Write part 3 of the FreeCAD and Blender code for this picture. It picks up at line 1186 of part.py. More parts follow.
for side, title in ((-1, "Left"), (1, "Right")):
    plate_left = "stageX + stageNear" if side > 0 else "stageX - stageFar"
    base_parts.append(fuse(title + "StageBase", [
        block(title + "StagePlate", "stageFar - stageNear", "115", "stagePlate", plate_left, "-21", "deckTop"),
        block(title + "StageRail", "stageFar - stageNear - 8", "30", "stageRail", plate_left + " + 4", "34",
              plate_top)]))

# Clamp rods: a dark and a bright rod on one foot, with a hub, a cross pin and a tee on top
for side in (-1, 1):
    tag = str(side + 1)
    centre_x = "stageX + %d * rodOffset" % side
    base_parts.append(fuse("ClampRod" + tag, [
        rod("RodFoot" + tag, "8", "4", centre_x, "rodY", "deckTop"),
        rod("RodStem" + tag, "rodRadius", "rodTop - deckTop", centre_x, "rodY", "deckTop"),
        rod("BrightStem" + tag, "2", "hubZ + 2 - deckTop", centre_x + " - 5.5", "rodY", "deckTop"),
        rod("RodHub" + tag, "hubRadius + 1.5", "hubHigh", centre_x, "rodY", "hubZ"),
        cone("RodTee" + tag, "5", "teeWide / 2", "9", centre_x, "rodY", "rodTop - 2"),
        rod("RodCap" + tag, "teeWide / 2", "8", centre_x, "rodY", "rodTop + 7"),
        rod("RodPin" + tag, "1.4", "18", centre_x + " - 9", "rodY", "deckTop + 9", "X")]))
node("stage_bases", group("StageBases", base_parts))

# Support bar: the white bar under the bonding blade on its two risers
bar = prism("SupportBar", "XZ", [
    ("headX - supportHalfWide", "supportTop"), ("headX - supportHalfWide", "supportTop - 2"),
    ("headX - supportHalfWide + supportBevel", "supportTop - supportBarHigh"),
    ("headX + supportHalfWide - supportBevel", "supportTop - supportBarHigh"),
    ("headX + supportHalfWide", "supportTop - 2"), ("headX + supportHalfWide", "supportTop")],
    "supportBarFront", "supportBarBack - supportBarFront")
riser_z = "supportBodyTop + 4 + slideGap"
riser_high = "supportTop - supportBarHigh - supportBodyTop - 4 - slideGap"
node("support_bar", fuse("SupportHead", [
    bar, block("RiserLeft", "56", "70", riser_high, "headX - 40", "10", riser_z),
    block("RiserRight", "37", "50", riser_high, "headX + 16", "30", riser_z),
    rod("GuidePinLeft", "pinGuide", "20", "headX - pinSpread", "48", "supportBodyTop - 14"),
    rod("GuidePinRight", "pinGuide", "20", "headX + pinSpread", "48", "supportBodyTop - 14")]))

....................

■ BRIEF:
Quote each line of the data above exactly as written.

■ CORRECT RESPONSE:
Write part 3 of the FreeCAD and Blender code for this picture. It picks up at line 1186 of part.py. More parts follow.
for side, title in ((-1, "Left"), (1, "Right")):
    plate_left = "stageX + stageNear" if side > 0 else "stageX - stageFar"
    base_parts.append(fuse(title + "StageBase", [
        block(title + "StagePlate", "stageFar - stageNear", "115", "stagePlate", plate_left, "-21", "deckTop"),
        block(title + "StageRail", "stageFar - stageNear - 8", "30", "stageRail", plate_left + " + 4", "34",
              plate_top)]))

# Clamp rods: a dark and a bright rod on one foot, with a hub, a cross pin and a tee on top
for side in (-1, 1):
    tag = str(side + 1)
    centre_x = "stageX + %d * rodOffset" % side
    base_parts.append(fuse("ClampRod" + tag, [
        rod("RodFoot" + tag, "8", "4", centre_x, "rodY", "deckTop"),
        rod("RodStem" + tag, "rodRadius", "rodTop - deckTop", centre_x, "rodY", "deckTop"),
        rod("BrightStem" + tag, "2", "hubZ + 2 - deckTop", centre_x + " - 5.5", "rodY", "deckTop"),
        rod("RodHub" + tag, "hubRadius + 1.5", "hubHigh", centre_x, "rodY", "hubZ"),
        cone("RodTee" + tag, "5", "teeWide / 2", "9", centre_x, "rodY", "rodTop - 2"),
        rod("RodCap" + tag, "teeWide / 2", "8", centre_x, "rodY", "rodTop + 7"),
        rod("RodPin" + tag, "1.4", "18", centre_x + " - 9", "rodY", "deckTop + 9", "X")]))
node("stage_bases", group("StageBases", base_parts))

# Support bar: the white bar under the bonding blade on its two risers
bar = prism("SupportBar", "XZ", [
    ("headX - supportHalfWide", "supportTop"), ("headX - supportHalfWide", "supportTop - 2"),
    ("headX - supportHalfWide + supportBevel", "supportTop - supportBarHigh"),
    ("headX + supportHalfWide - supportBevel", "supportTop - supportBarHigh"),
    ("headX + supportHalfWide", "supportTop - 2"), ("headX + supportHalfWide", "supportTop")],
    "supportBarFront", "supportBarBack - supportBarFront")
riser_z = "supportBodyTop + 4 + slideGap"
riser_high = "supportTop - supportBarHigh - supportBodyTop - 4 - slideGap"
node("support_bar", fuse("SupportHead", [
    bar, block("RiserLeft", "56", "70", riser_high, "headX - 40", "10", riser_z),
    block("RiserRight", "37", "50", riser_high, "headX + 16", "30", riser_z),
    rod("GuidePinLeft", "pinGuide", "20", "headX - pinSpread", "48", "supportBodyTop - 14"),
    rod("GuidePinRight", "pinGuide", "20", "headX + pinSpread", "48", "supportBodyTop - 14")]))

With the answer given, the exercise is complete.